- Rangi Deh Location within Iran
- Coordinates: 32°26′42″N 52°26′30″E﻿ / ﻿32.44500°N 52.44167°E
- Country: Iran
- Province: Isfahan
- County: Varzaneh
- District: Rudasht
- Rural District: Rudasht-e Sharqi

Population (2016)
- • Total: 148
- Time zone: UTC+3:30 (IRST)

= Rangi Deh =

Village in Isfahan province, Iran

Rangi Deh (رنگينده) (Note: Also romanized as Rangī Deh; also known as Rangdeh and Zangī Deh) is a village in Rudasht-e Sharqi Rural District of Rudasht District in Varzaneh County, Isfahan province, Iran.

==Demographics==
===Population===
At the time of the 2006 National Census, the village's population was 151 in 40 households, when it was in Bon Rud District (Note: Renamed the Central District of Varzaneh County) of Isfahan County.

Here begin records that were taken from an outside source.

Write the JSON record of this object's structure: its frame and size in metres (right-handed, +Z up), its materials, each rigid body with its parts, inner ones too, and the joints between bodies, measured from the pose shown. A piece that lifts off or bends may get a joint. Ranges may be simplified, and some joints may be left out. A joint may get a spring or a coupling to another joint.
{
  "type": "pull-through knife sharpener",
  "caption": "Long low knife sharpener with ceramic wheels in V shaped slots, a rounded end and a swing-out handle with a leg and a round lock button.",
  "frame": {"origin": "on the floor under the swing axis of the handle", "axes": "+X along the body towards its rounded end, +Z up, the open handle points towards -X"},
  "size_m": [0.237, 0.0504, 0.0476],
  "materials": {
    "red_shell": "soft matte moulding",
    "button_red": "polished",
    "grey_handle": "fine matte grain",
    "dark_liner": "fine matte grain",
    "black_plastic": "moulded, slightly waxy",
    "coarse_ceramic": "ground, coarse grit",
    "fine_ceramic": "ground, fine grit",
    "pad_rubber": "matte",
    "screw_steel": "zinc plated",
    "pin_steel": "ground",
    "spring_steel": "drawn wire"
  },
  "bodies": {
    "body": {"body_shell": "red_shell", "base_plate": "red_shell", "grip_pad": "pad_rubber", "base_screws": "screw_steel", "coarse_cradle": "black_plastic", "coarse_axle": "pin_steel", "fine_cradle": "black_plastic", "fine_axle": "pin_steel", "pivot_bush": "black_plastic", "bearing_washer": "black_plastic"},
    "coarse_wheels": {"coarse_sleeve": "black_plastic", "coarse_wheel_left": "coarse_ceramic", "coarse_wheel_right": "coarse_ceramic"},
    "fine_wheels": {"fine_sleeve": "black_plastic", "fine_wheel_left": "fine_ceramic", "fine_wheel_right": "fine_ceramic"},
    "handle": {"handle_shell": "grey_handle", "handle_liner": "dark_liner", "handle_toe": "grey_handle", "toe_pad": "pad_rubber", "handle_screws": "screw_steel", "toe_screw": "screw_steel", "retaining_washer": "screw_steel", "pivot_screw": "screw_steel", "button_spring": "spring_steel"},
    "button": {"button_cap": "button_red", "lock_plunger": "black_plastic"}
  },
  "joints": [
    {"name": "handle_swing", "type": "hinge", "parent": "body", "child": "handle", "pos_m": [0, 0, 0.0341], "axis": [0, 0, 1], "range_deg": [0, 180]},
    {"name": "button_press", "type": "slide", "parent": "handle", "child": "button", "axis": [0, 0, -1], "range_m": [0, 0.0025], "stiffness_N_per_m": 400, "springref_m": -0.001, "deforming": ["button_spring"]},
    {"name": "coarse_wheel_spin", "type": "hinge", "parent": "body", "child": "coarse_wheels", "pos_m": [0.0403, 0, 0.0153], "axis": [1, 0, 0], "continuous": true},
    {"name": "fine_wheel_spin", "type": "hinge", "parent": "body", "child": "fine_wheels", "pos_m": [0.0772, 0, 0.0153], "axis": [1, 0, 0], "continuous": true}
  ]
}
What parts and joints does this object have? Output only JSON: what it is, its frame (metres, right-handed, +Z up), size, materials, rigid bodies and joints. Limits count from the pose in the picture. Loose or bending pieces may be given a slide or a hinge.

The following census in 2011 counted 161 people in 50 households. The 2016 census measured the population of the village as 148 people in 48 households.

In 2021, the district was separated from the county in the establishment of Varzaneh County and renamed the Central District. The rural district was transferred to the new Rudasht District.